Cheat sheet — Workload Identity & mTLS (SPIFFE / SPIRE)¶
Companion to Module 10 — Workload Identity & mTLS (SPIFFE/SPIRE) · CC BY 4.0 — print it, pin it, share it.
Last reviewed: 2026-07
The vocabulary¶
SPIFFE ID spiffe://corp.local/ledger — a workload's identity, a URI
SVID the SPIFFE ID wrapped in a short-lived X.509 cert (or JWT), signed by the trust-domain CA
trust domain corp.local — the CA root everyone in the domain validates against
Workload API the local socket a workload calls to fetch its own SVID at runtime
selector an unforgeable property the agent observes (unix:uid, k8s:sa, docker:image-id)

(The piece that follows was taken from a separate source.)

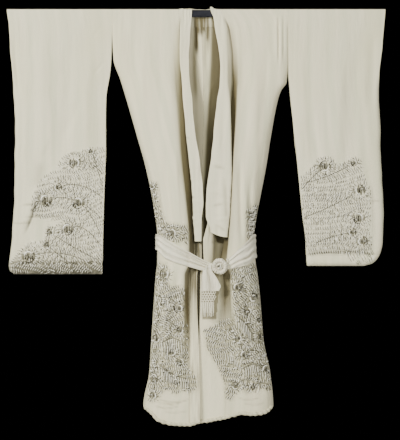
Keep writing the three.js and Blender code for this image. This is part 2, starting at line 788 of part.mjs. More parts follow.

registration entry selectors → SPIFFE ID (the workload-identity equivalent of an IAM policy)
SPIRE server¶
spire-server run -config server.conf # start the server (the CA + registry)
spire-server healthcheck
spire-server token generate -spiffeID spiffe://corp.local/agent # join token for node attestation
spire-server bundle show # the trust bundle (CA roots) to distribute
# register a workload: bind a SPIFFE ID to hard-to-spoof selectors
spire-server entry create \
-spiffeID spiffe://corp.local/ledger \
-parentID spiffe://corp.local/agent \
-selector docker:image_id:sha256:<digest> # pin to the IMAGE DIGEST, not a settable label
spire-server entry show # list registration entries
SPIRE agent + workload¶
spire-agent run -config agent.conf -joinToken <TOKEN> # node attestation via the join token
spire-agent healthcheck
# a workload fetches its OWN identity off the Workload API (no secret shipped to it)
spire-agent api fetch x509 -write /tmp/svid/ # writes svid.pem, key.pem, bundle.pem
spire-agent api fetch jwt -audience ledger # JWT-SVID for a given audience
Verify the mTLS + inspect the SVID¶
# read the SPIFFE ID out of the cert (it's in the SAN URI)
openssl x509 -in /tmp/svid/svid.0.pem -noout -text | grep -A1 "Subject Alternative Name"
openssl x509 -in /tmp/svid/svid.0.pem -noout -enddate # confirm the SHORT TTL (minutes, not months)
# mutual TLS handshake: BOTH sides present + validate a cert
openssl s_client -connect ledger:8443 \
-cert /tmp/svid/svid.0.pem -key /tmp/svid/key.0.pem \
-CAfile /tmp/svid/bundle.0.pem # verify return code should be 0 (ok)
Prove the boundary (the deny)¶
# a workload with NO matching registration entry must be refused an identity
spire-agent api fetch x509 -write /tmp/nope/ # from an unregistered process → no SVID, error out
# → and therefore the mTLS handshake cannot complete: identity, not network position, grants access
Gotchas worth remembering¶
- The security control is "get the attestation right," not "protect the key." There's no long-lived
key to steal — the risk moves to the selectors. A selector that's too loose (
unix:uid:0, a label any deployment can set) lets the wrong workload claim an identity — the workload-identity equivalent of a wildcard IAM policy. Ask of every selector: could a different workload satisfy this? - Pin to genuinely-unforgeable selectors. Prefer an image digest or a namespace-bound Kubernetes service account over a shared UID or a free-form Docker label. The model will happily pick a selector that works without seeing it's forgeable.
- Keep SVID TTLs short. A leaked SVID should expire in minutes; the agent auto-rotates. Long TTLs re-create the long-lived-secret problem SPIFFE exists to kill.
- mTLS means BOTH ends present and validate a cert. Client proves itself to server and server to client, each reading the peer's SPIFFE ID out of the SAN — no shared secret anywhere.
- SPIFFE is authentication, not authorization. It proves which workload is calling and encrypts
the channel; whether
spiffe://.../webmay callspiffe://.../ledgeris a policy question — the handoff to OPA (Module 08). Identity here, decision there. - No bootstrap secret is shipped to the workload. Its identity is derived from what it demonstrably is (node attestation, then workload attestation) — which is why an unregistered workload simply gets nothing.